Visitors are issued a map of the exhibition, featuring a mentor, a giant rat in a trenchcoat and Spy-disguise face furniture. Your mission is to undergo comprehensive Spy training, progressing through dedicated zones for codes, camouflage, sabotage, disguises and gadgets. There's a finger-friendly stamping machine at each station, and you can collect a mission accomplished stamp on your map before moving on. At the end there's a test to see if you're a Super Spy, or merely a Trainee Trickster.

Each zone offers digestible chunks of information, displays of artefacts from the Museum's permanent collection, and irresistible opportunities to get physical. The section on modes of transport, for instance, features tiny foldup motorbikes (clear prototype of the Bromley) which were airdropped in a metal case into a lightless wood. To illustrate how hard it is to identify even familiar objects in the dark, here's a series of boxes with staple items of the period inside, and a hole through which the brave can put their hands (is there a rat inside ? do it to Julia, we cry).

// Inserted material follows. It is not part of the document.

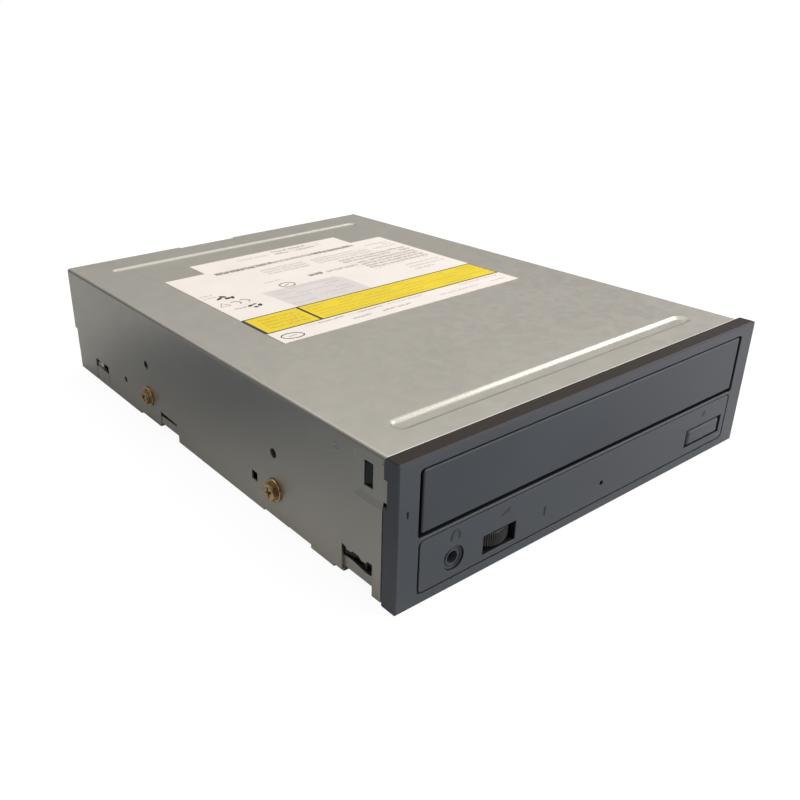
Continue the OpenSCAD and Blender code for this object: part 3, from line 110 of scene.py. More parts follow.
def lightTheRoom(air):
    world = bpy.data.worlds.new("studioAir")
    bpy.context.scene.world = world
    world.use_nodes = True
    tree = world.node_tree
    tree.nodes.clear()
    out = tree.nodes.new("ShaderNodeOutputWorld")
    coords = tree.nodes.new("ShaderNodeTexCoord")
    split = tree.nodes.new("ShaderNodeSeparateXYZ")
    tree.links.new(coords.outputs["Generated"], split.inputs[0])
    ramp = tree.nodes.new("ShaderNodeValToRGB")
    tree.links.new(split.outputs["Z"], ramp.inputs[0])
    ramp.color_ramp.elements[0].color = (*air["steps"][0][1], 1)
    ramp.color_ramp.elements[1].color = (*air["steps"][-1][1], 1)
    for height, tint in air["steps"][1:-1]:
        ramp.color_ramp.elements.new(height).color = (*tint, 1)
    side = tree.nodes.new("ShaderNodeMapRange")
    tree.links.new(split.outputs["X"], side.inputs["Value"])
    side.inputs["From Min"].default_value = -0.6
    side.inputs["From Max"].default_value = 0.35
    side.inputs["To Min"].default_value = 1 - air["leftDim"]
    side.inputs["To Max"].default_value = 1.0
    room = tree.nodes.new("ShaderNodeBackground")
    tree.links.new(ramp.outputs[0], room.inputs["Color"])
    tree.links.new(side.outputs[0], room.inputs["Strength"])
    back = tree.nodes.new("ShaderNodeBackground")
    back.inputs["Color"].default_value = (*air["backdrop"], 1)
    seen = tree.nodes.new("ShaderNodeLightPath")
    pick = tree.nodes.new("ShaderNodeMixShader")
    tree.links.new(seen.outputs["Is Camera Ray"], pick.inputs[0])
    tree.links.new(room.outputs[0], pick.inputs[1])
    tree.links.new(back.outputs[0], pick.inputs[2])
    tree.links.new(pick.outputs[0], out.inputs[0])
    bpy.context.scene.view_settings.view_transform = "Standard"


# small helpers for shader nodes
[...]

The biggest queue (with the most aggressive jostling) invites the trainee Spy to photograph herself on a computer screen, add false hair, hats, noses etc, and email home the result. Godson, above, is channelling Jack Hawkins. It's a brilliant interweaving of new tech with old party pieces. It's also, in this hyper-merchandised museum culture, a rare chance to get a souvenir that has a small environmental impact and no added financial burden to parents.

Godson's parents surfed the crests and troughs of the experience with practised ease. We ageing fairy godmothers had no one to blame but ourselves when brought to the edge of collapse. No interfering Museum bouncers prevented us from cycling to make the radio play (the banging of creaky knees on handlebars quickly cured us of that), and no-one told us we were too big for the floorshow of scuttling rats that exploded when you stamped on them. Clearly inspired by our own party game Twister, this was the game of choice for us. We competed mercilessly with the Godson (the other children backed off, sensing our killer competitiveness) to explode the greatest number of rats. Collision, bloody noses, banged elbows and tears before bedtime seemed inevitable; yet somehow we all got away unscathed to collect our next stamp.

Specially commissioned short videos play silently next to the period exhibits, the clipped consonants of stand-up secret agents, stiff military types and bereted Frenchies relayed through old-fashioned telephone receivers. Other screens show a classic cartoon livingroom, and ask the young Spy to click on hiding places for a radio set. Godson can't resist revisiting this test several times over; real Spy training; how much detail do you observe, and how much do you remember ?

Post-exhibition, the tireless Godson goes for a quick scramble on the jeeps and tanks while we maiden aunts stretch out in the summer afternoon under the high plane trees. The grounds of the IWM, after months of closure, are once again strewn with visitors, picnics spread, tour buses parked, coffee stalls busy.

In the context of current conflicts, in the midst of escalating death and sorrow, in the week that brought thousands of Britons out on to the streets of London to protest our government's response to events in Gaza and saw us commit to humanitarian assistance for the people of a country we invaded and have arguably helped to propel to this crisis; the spectacle of kids in shorts yelling, scrambling on the great naval guns at the entrance and queueing for ice creams on IWM's endless sunny lawns, never seemed so British, so innocent, or so poignant.